Trump's tactics of heaping ethnic division and hatred for those who find his brand of leadership Duce-esque, will not delay his day of reckoning. Trump believes irrationally that keeping the House of Representatives will save him, and there are those who cheer on his divisive mass murder inciting rants, but in final analysis, the facts are what they are, and all the rabble rousing in the world cannot put the genie back into the bottle.
King and Kobach will also pay the price of ostracization, as will those who continue to cheer on mass murder and ethnic scorn. The narrow angle camera shot, which is the predominant one used at Trump rallies, obscures the reality of smaller and smaller crowds at these white nationalist fear mongering gatherings, attended by those who long for the good ole days, when the psychological wage, was the only pay increase they ever received. But as long as they could feel that they were better than someone else, they could contend with empty bellies.
Paul Ryan and Mitt Romney missed a historic opportunity to demonstrate leadership in times of adversity, and both failed miserably. Ryan will be under investigation for most of the next decade, while a future senator Romney enters that chamber without a morsel of ethical or statesmanship credibility. Silence in the face of barbarity is not golden, Mitt, its just plain yellow.
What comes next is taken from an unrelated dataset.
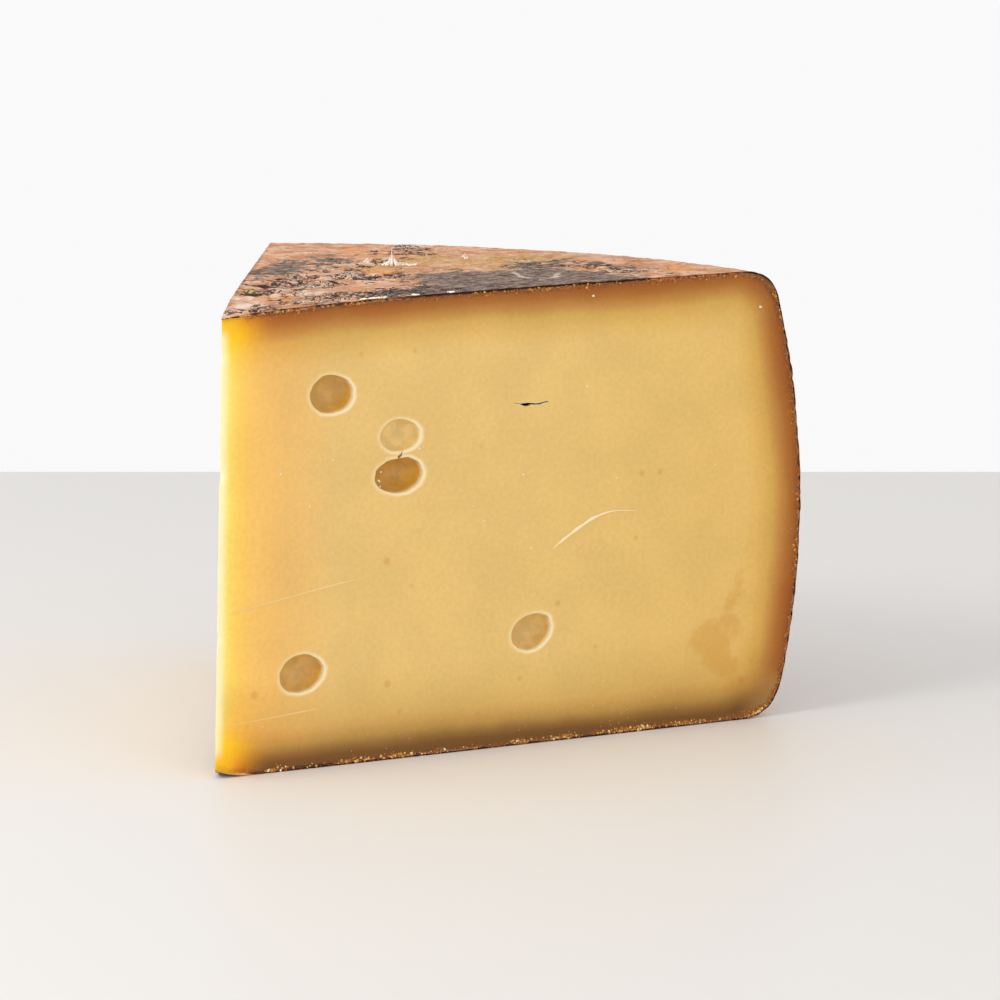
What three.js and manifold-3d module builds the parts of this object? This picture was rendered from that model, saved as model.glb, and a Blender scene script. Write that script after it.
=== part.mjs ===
// A wedge cut from a small round washed-rind cheese, in millimetres, +Z up.
//
// The wedge is one piece: the firm paste and the thin rind that ripened on it.
// It is modelled around the wheel it was cut from: a turned wheel, a leaning
// three-sided prism for the two knife cuts that meet at the wheel's centre, and
// the round eyes and the slit that the knife opened. It stands on the wheel's
// flat underside, with the first cut facing -Y, the sharp edge at -X and the
// rind at +X.

import * as THREE from "three";
import { mergeVertices } from "three/addons/utils/BufferGeometryUtils.js";
import Module from "manifold-3d";

// The wheel.
const wheelRadius = 140.1; // to the belly of the side
const wheelHeight = 100.7; // at the top corner of the side
const bellySag = 2.6; // the belly sits this far below mid height
const sideCurve = 180; // radius of the side's bulge, seen in section
const shoulderReach = 8; // top corner's rounding, along the top face
const shoulderDrop = 5.7; // top corner's rounding, down the side
const footReach = 7.6; // bottom corner's rounding, along the underside
const footDrop = 9; // bottom corner's rounding, up the side
const faceDish = 2.1; // the top face falls this far towards the centre
const centreSink = 2.1; // extra dip at the very centre of the top
const centreSinkSpan = 17; // how far out that dip fades

// The two knife cuts.
const wedgeAngle = THREE.MathUtils.degToRad(61);
const tipLean = 2.8; // the sharp edge's foot stands this far out past its head
const toeLift = 2.1; // the foot of the sharp edge curls up off the table
const toeSpan = 11; // length of the curl

// The eyes. Places are shares of the wheel's radius, from the sharp edge, and
// of its height; width, height and depth are the opening's own size.
const eyeBridge = 0.8; // paste left between the two eyes that nearly met
const lowerTwin = { along: 0.296, up: 0.611, width: 11.4, height: 8.2, depth: 4.8, tilt: 4 };
const upperTwin = { along: 0.297, width: 9.7, height: 7, depth: 2.6, tilt: 0 };
const twinRise = (lowerTwin.height + upperTwin.height) / 2 + eyeBridge;
upperTwin.up = lowerTwin.up + twinRise / wheelHeight;
const frontEyes = [
  { along: 0.181, up: 0.79, width: 10.1, height: 8.3, depth: 4.2, tilt: 0 },
  upperTwin,
  lowerTwin,
  { along: 0.139, up: 0.205, width: 10.4, height: 8.2, depth: 4.2, tilt: 9 },
  { along: 0.529, up: 0.245, width: 10, height: 7.8, depth: 3.8, tilt: 20 },
];
const rearEyes = [
  { along: 0.27, up: 0.33, width: 10, height: 8.2, depth: 4.2, tilt: -6 },
  { along: 0.45, up: 0.69, width: 9.4, height: 7.8, depth: 4, tilt: 8 },
  { along: 0.66, up: 0.41, width: 10.6, height: 8.4, depth: 4.4, tilt: -12 },
];
const slit = { along: 0.52, up: 0.743, width: 8.8, height: 0.9, depth: 2.2, tilt: 1 };

// How finely curves are cut.
const wheelSegments = 144;
const curveSteps = 6;
const sideSteps = 14;
const topRings = 10;
const eyeSegments = 24;
const cutMargin = 5; // the cutting prism runs this far past the wheel

const bellyHeight = wheelHeight / 2 - bellySag;

// Radius of the wheel's side at a height: an arc through the belly.
function sideRadius(height) {
  const rise = height - bellyHeight;
  return wheelRadius - sideCurve + Math.sqrt(sideCurve ** 2 - rise ** 2);
}

// Height of the top face at a radius: a shallow cone with a dip at the centre.
function topHeight(radius, cornerRadius) {
  const cone = faceDish * (1 - radius / cornerRadius);
  return wheelHeight - cone - centreSink * Math.exp(-radius / centreSinkSpan);
}

// The wheel's section from the axis under it, round the rim, to the axis on top.
function wheelSection() {
  const points = [new THREE.Vector2(0, 0)];
  const footCorner = new THREE.Vector2(sideRadius(0), 0);
  const footStart = new THREE.Vector2(footCorner.x - footReach, 0);
  const footEnd = new THREE.Vector2(sideRadius(footDrop), footDrop);
  const foot = new THREE.QuadraticBezierCurve(footStart, footCorner, footEnd);
  points.push(...foot.getPoints(curveSteps));

  const sideTop = wheelHeight - shoulderDrop;
  for (let step = 1; step < sideSteps; step += 1) {
    const height = THREE.MathUtils.lerp(footDrop, sideTop, step / sideSteps);
    points.push(new THREE.Vector2(sideRadius(height), height));
  }

  const cornerRadius = sideRadius(wheelHeight);
  const flatRadius = cornerRadius - shoulderReach;
  const shoulderStart = new THREE.Vector2(sideRadius(sideTop), sideTop);
  const shoulderCorner = new THREE.Vector2(cornerRadius, wheelHeight);
  const flatEdge = new THREE.Vector2(flatRadius, topHeight(flatRadius, cornerRadius));
  const shoulder = new THREE.QuadraticBezierCurve(shoulderStart, shoulderCorner, flatEdge);
  points.push(...shoulder.getPoints(curveSteps));

  for (let ring = 1; ring <= topRings; ring += 1) {
    const share = 1 - ring / topRings;
    const radius = flatRadius * share ** 1.5; // rings crowd towards the dip
    points.push(new THREE.Vector2(radius, topHeight(radius, cornerRadius)));
  }
  return points;
}

// A section turned about +Z.
function turned(points, segments) {
  const geometry = new THREE.LatheGeometry(points, segments);
  geometry.rotateX(Math.PI / 2);
  return geometry;
}

// The sharp edge's distance from the wheel's axis at a height.
function tipOffset(height) {
  return -tipLean * (1 - height / wheelHeight);
}

// The space between the two cuts: a three-sided prism that leans with the knife.
function wedgePrism() {
  const far = (1.5 * wheelRadius) / Math.cos(wedgeAngle / 2);
  const outline = new THREE.Shape();
  outline.moveTo(0, 0);
  outline.lineTo(far, 0);
  outline.lineTo(far * Math.cos(wedgeAngle), far * Math.sin(wedgeAngle));
  const depth = wheelHeight + 2 * cutMargin;
  const geometry = new THREE.ExtrudeGeometry(outline, { depth, bevelEnabled: false });
  geometry.translate(0, 0, -cutMargin);
  const lean = new THREE.Matrix4().makeShear(0, 0, 0, 0, tipLean / wheelHeight, 0);
  geometry.applyMatrix4(lean);
  geometry.translate(-tipLean, 0, 0);
  return geometry;
}

// What the curled toe leaves open under the sharp edge: a round dome with
// height = toeLift * (1 - radius / toeSpan)^2, sunk a little so it meets the
// underside at an angle.
function toeDome() {
  const sunk = 0.05;
  const points = [new THREE.Vector2(0, -cutMargin), new THREE.Vector2(toeSpan, -cutMargin)];
  for (let step = 0; step <= curveSteps; step += 1) {
    const share = step / curveSteps;
    const height = (toeLift + sunk) * share ** 2 - sunk;
    points.push(new THREE.Vector2(toeSpan * (1 - share), height));
  }
  const geometry = turned(points, eyeSegments);
  geometry.translate(tipOffset(0), 0, 0);
  return geometry;
}

// One opening in a cut face: half of a squashed ball, centred on the face that
// leaves the sharp edge at faceAngle.
function opening({ along, up, width, height, depth, tilt }, faceAngle) {
  const geometry = new THREE.SphereGeometry(1, eyeSegments, eyeSegments / 2);
  geometry.rotateX(Math.PI / 2);
  geometry.scale(width / 2, depth, height / 2);
  geometry.rotateY(-THREE.MathUtils.degToRad(tilt));
  geometry.rotateZ(faceAngle);
  const z = up * wheelHeight;
  const reach = along * wheelRadius;
  const x = tipOffset(z) + reach * Math.cos(faceAngle);
  geometry.translate(x, reach * Math.sin(faceAngle), z);
  return geometry;
}

const wasm = await Module();
wasm.setup();

// A closed geometry as a solid; triangles that shrank to a line at a pole go.
function toSolid(geometry) {
  const bare = geometry.clone();
  bare.deleteAttribute("normal");
  bare.deleteAttribute("uv");
  const merged = mergeVertices(bare, 1e-4);
  const triangles = [];
  for (let i = 0; i < merged.index.count; i += 3) {
    const [a, b, c] = merged.index.array.slice(i, i + 3);
    if (a !== b && b !== c && c !== a) {
      triangles.push(a, b, c);
    }
  }
  const vertProperties = new Float32Array(merged.attributes.position.array);
  const triVerts = new Uint32Array(triangles);
  return new wasm.Manifold(new wasm.Mesh({ numProp: 3, vertProperties, triVerts }));
}

// A solid as a geometry with flat-shaded corners.
function toGeometry(solid) {
  const mesh = solid.getMesh();
  const geometry = new THREE.BufferGeometry();
  geometry.setAttribute("position", new THREE.BufferAttribute(mesh.vertProperties, 3));
  geometry.setIndex(new THREE.BufferAttribute(mesh.triVerts, 1));
  geometry.computeVertexNormals();
  return geometry;
}

function cheeseWedge() {
  let solid = toSolid(turned(wheelSection(), wheelSegments));
  solid = solid.intersect(toSolid(wedgePrism()));
  solid = solid.subtract(toSolid(toeDome()));
  for (const eye of [...frontEyes, slit]) {
    solid = solid.subtract(toSolid(opening(eye, 0)));
  }
  for (const eye of rearEyes) {
    solid = solid.subtract(toSolid(opening(eye, wedgeAngle)));
  }
  const paste = new THREE.MeshStandardMaterial({
    color: 0xe3bd78,
    roughness: 0.5,
    metalness: 0,
  });
  const wedge = new THREE.Mesh(toGeometry(solid), paste);
  wedge.name = "cheese_wedge";
  return wedge;
}

// The wedge stands on z = 0, with the middle of its footprint's box at the origin.
const wedge = cheeseWedge();
wedge.geometry.computeBoundingBox();
const { min, max } = wedge.geometry.boundingBox;
wedge.position.set(-(min.x + max.x) / 2, -(min.y + max.y) / 2, -min.z);

const group = new THREE.Group();
group.add(wedge);

export default group;
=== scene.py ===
import math
from functools import partial
from itertools import combinations, product

import bmesh
import bpy
import numpy as np
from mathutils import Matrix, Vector


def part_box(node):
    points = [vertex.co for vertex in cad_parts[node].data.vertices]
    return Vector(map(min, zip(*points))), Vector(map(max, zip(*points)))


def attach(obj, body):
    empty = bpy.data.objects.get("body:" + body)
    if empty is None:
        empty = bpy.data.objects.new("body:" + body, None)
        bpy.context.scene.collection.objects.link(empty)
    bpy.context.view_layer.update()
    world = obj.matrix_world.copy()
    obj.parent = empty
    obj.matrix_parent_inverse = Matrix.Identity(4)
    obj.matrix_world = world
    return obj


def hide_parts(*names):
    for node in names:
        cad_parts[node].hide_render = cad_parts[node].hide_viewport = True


# A wedge of a small round washed-rind mountain cheese, as cut and stood on a table.
# Shapes are worked out in millimetres around the wheel's axis, with the first cut
# in the plane y = 0, and put into the frame in metres when a mesh is made.

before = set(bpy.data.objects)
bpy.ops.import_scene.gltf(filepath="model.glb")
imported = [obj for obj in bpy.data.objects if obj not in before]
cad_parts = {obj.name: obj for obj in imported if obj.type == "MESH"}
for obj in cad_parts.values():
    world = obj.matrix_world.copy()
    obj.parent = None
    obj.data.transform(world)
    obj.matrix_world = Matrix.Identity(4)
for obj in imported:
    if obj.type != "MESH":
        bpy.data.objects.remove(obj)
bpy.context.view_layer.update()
nodeLow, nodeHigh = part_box("cheese_wedge")
print("frame loaded")

wheel = {
    "radius": 140.1,  # to the belly of the side
    "height": 100.7,
    "bellySag": 2.6,  # how far the belly sits below mid height
    "sideCurve": 180.0,  # radius of the side's bulge in section
    "shoulderReach": 8.0,  # the top corner's rounding, along the top and down the side
    "shoulderDrop": 5.7,
    "footReach": 7.6,  # the bottom corner's rounding, along the underside and up the side
    "footDrop": 9.0,
    "faceDish": 2.1,  # the top falls this far towards the middle
    "centreSink": 2.1,  # with this much more at the very middle
    "centreSinkSpan": 17.0,
    "linePoints": {"top": 400, "corner": 61, "side": 300, "under": 400},
}
cuts = {
    "angle": math.radians(61),
    "tipLean": 2.8,  # the sharp edge's foot stands this far out past its head
    "toeLift": 1.7,  # the sharp edge's foot curls this far up off the table
    "toeSpan": 9.5,
    "fanRadius": 30.0,  # inside this the wedge fans out from the sharp edge, not the axis
    "blunting": 0.05,  # how far the sharp edge is worn back
    "evenWear": 1.3,  # the wear in bluntings, before its noise is added
    "wearNoise": [(3.5, 1, 4), (1.3, 0.6, 5)],
    "wearReach": 1.2,  # the wear fades over this distance from the edge
    "chips": [(64.0, 1.6, 0.8), (30.0, 1.1, 0.35), (88.5, 1.3, 0.4)],  # height, half length, depth
    "waviness": 0.06,  # how far the knife wandered from flat
    "waveNoise": [(23.0, 1, 11), (8.0, 0.5, 12)],
    "waveFade": 4.0,  # the wandering dies out over this distance from a cut's border
}
hiddenShell = {
    "start": 0.004,  # it lies deeper from this share of the turn away from a cut
    "tipFade": 12.0,  # and over this distance from the sharp edge
}
farAway = 99.0
axisPlace = np.array([nodeHigh.x * 1000 - wheel["radius"], nodeLow.y * 1000, 0.0])


def softNoise(at, hill, seed):
    # Random hills about one hill's size across, from -1 to 1: heights on a random lattice,
    # blended between its nodes by 3t^2 - 2t^3 in each direction.
    size = 48  # nodes before the lattice repeats
    lattice = np.random.default_rng(seed).uniform(-1, 1, (size, size, size))
    cell = np.floor(at / hill).astype(int)
    t = at / hill - cell
    t = t * t * (3 - 2 * t)
    total = 0
    for corner in product((0, 1), repeat=3):
        share = np.prod(np.where(np.array(corner) == 1, t, 1 - t), axis=-1)
        node = (cell + corner) % size
        total = total + share * lattice[node[..., 0], node[..., 1], node[..., 2]]
    return total


def layered(at, layers):
    # Soft noises added up; a layer is (hill size in mm, share, seed).
    return sum(share * softNoise(at, hill, seed) for hill, share, seed in layers)


def sideRadius(height):
    # An arc through the belly: radius - curve + sqrt(curve^2 - rise^2).
    rise = height - (wheel["height"] / 2 - wheel["bellySag"])
    return wheel["radius"] - wheel["sideCurve"] + np.sqrt(wheel["sideCurve"] ** 2 - rise**2)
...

While, most of Trump's officials, will never hold a position of public trust ever again, Steve Miller and Jeff Sessions, the architects of family separation, will eventually face trial for knowingly denying asylum seekers their lawful right to do so. And, someone will, must, stand trial for those children who have died while illegally separated from their mothers.
We must all take a deep breath, and remember that in the creed of this great American Republic, we scorn the evil done, we punish lawfully the evil doer, but otherwise maintain our unflinching respect for human dignity, and for human life.